I've played the 5 string in various styles since the late fifties. I currently play clawhammer fiddle tunes etc around the folk clubs where I live and the banjos is much appreciated but not common. I am the only one in a host of guitars, mandolins, fiddles, melodeons, concertinas, whistles and bodhrans. Nobody laughs or makes smart cracks at me and my banjo.

Most folks here are pretty ignorant about the banjo these days. They can't tell a ukelele banjo from a tenor or a five string for the most part. This country used to be absolutely heaving with banjo players at every level of society and every level of ability. It used to be the smartest thing to do back in the twenties. Even the King and the Prince of Wales had banjo lessons. But when things are that popular they jade the public taste buds. The last dying fling of the banjo in popular taste was George Formby who strummed (very skilfully) the Ukelele Banjo to accompany his comic songs. He was a big film star in this country. Everybody had to have a ukelelbanjo. They still turn up on Ebay in droves. Then George and that all went out of fashion too and largely forgotten except for a few nostalgic devotees. There is a good website on his stuff somewhere.

What with George and his comic songs and the legacy of the Blackface Minstrels and the pierrots and their comic/sentimentals songs, the banjo is draped around with connotations of humour, clowning and fun. It is because of this that the name "Banjo" gets given to pets large and small and probably the reason why computer game characters get called banjo too.

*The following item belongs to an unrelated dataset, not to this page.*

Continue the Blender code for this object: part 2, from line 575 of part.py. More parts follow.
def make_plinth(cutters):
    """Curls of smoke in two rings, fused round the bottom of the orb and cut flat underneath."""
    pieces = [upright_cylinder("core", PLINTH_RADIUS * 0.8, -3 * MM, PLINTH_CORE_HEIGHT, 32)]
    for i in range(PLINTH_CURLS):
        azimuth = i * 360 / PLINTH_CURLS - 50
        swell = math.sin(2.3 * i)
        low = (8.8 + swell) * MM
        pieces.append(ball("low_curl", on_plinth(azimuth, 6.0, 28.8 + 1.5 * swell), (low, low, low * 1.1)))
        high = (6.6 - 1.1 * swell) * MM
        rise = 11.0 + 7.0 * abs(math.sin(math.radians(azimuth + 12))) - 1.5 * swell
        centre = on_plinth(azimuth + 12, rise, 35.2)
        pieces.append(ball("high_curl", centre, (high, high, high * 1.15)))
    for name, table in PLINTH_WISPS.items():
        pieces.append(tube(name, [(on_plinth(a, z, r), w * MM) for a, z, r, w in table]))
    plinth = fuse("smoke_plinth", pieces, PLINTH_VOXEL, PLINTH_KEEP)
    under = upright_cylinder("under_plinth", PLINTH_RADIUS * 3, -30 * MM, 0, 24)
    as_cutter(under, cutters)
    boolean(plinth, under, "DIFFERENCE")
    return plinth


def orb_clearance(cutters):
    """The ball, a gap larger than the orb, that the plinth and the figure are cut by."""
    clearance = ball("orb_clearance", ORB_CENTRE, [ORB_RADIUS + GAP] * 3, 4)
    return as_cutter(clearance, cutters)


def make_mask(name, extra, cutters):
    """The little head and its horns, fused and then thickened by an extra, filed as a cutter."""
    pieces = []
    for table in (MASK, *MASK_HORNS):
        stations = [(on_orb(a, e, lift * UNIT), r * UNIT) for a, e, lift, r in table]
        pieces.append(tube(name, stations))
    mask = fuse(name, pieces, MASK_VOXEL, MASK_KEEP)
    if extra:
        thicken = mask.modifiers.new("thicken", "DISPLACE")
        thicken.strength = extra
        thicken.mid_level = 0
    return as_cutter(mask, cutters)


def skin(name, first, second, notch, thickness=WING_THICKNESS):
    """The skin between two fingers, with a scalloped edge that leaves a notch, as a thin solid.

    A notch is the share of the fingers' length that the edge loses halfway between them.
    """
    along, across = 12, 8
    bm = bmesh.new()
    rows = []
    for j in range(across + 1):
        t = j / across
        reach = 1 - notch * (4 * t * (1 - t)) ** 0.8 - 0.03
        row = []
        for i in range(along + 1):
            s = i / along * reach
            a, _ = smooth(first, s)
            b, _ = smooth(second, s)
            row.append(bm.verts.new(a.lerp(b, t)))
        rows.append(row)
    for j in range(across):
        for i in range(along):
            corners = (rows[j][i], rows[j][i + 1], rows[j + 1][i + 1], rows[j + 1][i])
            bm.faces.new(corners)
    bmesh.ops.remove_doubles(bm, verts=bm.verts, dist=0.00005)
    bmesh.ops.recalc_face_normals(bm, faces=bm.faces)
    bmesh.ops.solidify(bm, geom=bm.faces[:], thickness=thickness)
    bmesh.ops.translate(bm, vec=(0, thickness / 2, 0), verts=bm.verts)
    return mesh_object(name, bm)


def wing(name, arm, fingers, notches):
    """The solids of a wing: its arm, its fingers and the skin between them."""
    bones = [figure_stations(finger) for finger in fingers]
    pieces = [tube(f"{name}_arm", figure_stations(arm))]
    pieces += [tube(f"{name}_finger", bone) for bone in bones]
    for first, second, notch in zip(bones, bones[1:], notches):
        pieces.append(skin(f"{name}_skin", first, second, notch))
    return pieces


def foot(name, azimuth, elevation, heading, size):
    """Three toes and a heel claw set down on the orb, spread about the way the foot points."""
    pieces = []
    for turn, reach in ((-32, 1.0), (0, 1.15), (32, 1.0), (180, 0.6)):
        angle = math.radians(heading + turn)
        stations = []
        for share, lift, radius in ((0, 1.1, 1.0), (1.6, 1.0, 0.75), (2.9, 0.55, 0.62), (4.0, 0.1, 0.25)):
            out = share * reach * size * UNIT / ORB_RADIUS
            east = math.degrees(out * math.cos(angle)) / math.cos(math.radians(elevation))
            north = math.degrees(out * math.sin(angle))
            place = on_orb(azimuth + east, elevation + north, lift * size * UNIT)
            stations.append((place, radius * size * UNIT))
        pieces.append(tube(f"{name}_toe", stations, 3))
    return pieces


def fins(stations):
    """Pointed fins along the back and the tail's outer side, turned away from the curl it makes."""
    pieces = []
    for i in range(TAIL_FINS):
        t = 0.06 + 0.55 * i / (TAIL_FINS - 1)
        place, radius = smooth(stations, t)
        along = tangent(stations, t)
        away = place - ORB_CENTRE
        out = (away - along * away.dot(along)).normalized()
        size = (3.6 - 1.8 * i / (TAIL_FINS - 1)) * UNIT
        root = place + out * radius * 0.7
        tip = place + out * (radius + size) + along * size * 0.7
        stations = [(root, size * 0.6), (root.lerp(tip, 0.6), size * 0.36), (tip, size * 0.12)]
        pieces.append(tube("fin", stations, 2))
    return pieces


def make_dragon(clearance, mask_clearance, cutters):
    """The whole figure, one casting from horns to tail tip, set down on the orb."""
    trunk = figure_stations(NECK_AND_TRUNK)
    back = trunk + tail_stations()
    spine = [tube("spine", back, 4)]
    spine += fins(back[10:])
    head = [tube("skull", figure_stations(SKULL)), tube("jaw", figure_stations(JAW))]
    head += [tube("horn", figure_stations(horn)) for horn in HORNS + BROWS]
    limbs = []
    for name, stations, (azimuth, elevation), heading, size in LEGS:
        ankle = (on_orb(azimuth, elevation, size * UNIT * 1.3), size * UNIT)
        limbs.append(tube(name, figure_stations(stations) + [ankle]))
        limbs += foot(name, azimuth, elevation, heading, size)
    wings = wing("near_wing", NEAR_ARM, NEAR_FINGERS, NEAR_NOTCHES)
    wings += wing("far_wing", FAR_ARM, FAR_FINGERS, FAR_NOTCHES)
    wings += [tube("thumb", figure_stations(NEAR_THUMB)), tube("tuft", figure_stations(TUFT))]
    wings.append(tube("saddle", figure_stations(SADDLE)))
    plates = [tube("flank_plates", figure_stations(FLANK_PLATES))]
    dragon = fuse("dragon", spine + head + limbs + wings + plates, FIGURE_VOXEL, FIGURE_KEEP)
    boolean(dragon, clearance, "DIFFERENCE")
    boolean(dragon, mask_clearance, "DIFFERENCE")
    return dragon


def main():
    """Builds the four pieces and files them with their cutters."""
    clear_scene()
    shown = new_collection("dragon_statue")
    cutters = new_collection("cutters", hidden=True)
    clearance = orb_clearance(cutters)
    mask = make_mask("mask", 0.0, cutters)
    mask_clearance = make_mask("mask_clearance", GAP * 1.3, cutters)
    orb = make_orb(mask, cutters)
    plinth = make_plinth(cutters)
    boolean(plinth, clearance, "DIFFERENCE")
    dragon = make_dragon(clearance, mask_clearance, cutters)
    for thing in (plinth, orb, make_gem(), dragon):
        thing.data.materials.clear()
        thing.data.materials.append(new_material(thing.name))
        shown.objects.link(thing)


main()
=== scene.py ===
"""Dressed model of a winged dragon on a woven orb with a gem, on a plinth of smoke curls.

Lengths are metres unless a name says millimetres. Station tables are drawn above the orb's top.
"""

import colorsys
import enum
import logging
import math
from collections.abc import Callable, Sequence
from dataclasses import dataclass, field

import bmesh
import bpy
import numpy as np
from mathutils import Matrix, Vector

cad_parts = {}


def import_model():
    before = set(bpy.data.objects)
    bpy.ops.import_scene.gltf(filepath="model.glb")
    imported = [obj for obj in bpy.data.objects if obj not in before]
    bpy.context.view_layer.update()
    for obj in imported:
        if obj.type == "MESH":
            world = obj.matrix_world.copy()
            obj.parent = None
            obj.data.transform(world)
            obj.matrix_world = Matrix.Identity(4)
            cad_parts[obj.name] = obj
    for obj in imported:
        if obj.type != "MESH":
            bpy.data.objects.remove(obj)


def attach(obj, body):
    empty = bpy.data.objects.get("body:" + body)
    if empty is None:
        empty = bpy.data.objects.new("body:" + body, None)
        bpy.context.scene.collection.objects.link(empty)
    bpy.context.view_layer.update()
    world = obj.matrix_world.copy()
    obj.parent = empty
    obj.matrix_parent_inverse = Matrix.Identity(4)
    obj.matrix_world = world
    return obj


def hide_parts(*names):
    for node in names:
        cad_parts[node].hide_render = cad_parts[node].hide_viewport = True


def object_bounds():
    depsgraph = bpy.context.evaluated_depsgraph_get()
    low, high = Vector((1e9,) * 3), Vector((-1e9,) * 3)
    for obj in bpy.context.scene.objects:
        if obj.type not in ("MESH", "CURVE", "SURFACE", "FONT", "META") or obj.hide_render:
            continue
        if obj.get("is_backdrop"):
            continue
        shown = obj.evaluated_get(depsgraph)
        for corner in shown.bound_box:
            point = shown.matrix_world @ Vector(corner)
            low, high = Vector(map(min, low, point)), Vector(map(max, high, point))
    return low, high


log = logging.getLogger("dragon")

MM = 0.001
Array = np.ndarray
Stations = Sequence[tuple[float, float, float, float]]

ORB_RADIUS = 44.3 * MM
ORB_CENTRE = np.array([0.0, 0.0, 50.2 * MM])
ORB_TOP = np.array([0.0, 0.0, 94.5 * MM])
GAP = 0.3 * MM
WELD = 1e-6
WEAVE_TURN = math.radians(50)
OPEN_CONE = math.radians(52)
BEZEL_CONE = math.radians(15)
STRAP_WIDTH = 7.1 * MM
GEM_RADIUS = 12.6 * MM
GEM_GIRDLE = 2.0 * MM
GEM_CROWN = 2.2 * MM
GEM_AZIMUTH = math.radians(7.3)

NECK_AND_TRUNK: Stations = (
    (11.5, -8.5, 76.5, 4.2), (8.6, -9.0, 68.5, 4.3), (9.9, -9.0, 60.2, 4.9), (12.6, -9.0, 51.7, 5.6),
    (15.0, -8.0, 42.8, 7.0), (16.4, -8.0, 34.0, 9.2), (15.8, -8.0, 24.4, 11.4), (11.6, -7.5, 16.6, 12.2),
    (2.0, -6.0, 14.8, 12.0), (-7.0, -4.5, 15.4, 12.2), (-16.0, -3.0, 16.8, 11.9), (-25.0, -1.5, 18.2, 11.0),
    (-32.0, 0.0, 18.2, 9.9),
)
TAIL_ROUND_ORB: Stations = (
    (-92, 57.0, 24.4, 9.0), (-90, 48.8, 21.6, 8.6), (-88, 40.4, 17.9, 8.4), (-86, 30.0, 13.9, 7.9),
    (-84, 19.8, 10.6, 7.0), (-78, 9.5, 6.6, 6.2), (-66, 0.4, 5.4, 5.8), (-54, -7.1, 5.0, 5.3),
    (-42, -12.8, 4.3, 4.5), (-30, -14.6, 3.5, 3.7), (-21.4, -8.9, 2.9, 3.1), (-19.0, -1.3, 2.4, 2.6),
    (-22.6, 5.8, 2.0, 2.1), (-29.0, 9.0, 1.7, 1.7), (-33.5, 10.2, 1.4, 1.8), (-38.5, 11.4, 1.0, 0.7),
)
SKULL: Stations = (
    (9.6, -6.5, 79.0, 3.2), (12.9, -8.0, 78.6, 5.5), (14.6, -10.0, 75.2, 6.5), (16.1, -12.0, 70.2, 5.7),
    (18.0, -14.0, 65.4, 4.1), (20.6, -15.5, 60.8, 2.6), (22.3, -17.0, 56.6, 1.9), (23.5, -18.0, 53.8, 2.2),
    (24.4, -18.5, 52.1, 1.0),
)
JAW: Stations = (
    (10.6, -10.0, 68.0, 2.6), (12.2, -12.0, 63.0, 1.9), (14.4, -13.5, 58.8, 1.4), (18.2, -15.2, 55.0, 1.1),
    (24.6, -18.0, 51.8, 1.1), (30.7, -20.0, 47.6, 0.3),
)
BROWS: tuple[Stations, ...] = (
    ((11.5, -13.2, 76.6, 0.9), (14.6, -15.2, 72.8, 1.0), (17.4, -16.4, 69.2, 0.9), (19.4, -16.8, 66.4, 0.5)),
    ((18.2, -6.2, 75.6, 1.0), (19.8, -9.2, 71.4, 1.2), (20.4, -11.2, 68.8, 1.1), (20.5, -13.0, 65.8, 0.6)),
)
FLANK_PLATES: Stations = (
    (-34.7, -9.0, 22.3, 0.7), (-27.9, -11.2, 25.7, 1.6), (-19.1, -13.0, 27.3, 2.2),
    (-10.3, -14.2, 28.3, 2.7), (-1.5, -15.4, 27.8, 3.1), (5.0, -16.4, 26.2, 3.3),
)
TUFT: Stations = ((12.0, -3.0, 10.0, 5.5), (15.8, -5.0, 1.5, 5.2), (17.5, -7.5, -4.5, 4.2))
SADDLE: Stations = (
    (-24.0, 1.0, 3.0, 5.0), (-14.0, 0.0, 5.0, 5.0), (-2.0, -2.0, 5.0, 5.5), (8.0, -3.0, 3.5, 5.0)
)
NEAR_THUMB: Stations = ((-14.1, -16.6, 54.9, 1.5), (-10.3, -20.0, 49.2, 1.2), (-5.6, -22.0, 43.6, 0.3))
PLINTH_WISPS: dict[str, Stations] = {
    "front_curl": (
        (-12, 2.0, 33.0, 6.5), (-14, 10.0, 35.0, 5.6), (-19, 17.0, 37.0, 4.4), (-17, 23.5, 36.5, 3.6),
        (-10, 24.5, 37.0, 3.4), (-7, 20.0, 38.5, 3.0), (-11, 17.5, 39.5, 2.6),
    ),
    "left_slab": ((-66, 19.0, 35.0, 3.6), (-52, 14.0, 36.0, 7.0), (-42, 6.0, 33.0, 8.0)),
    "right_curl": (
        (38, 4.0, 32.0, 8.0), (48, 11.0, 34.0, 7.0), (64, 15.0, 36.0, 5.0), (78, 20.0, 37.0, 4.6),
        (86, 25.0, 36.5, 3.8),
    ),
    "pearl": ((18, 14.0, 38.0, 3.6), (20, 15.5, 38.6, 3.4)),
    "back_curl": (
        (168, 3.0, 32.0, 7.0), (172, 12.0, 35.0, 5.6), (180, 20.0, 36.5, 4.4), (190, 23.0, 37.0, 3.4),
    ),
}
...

One thing I can say, there is something about the banjo which makes it the perfect antidote to the twenty verse tragic ballad that some unaccompamied singer just sang. And how often have I rescued folk from impending depression and got every toe in the room tapping gymnastically. But the banjo can be lonesome too. And I love all its "atmospheres" (as they say). For me the banjo is serious - very serious. And it is serious fun too.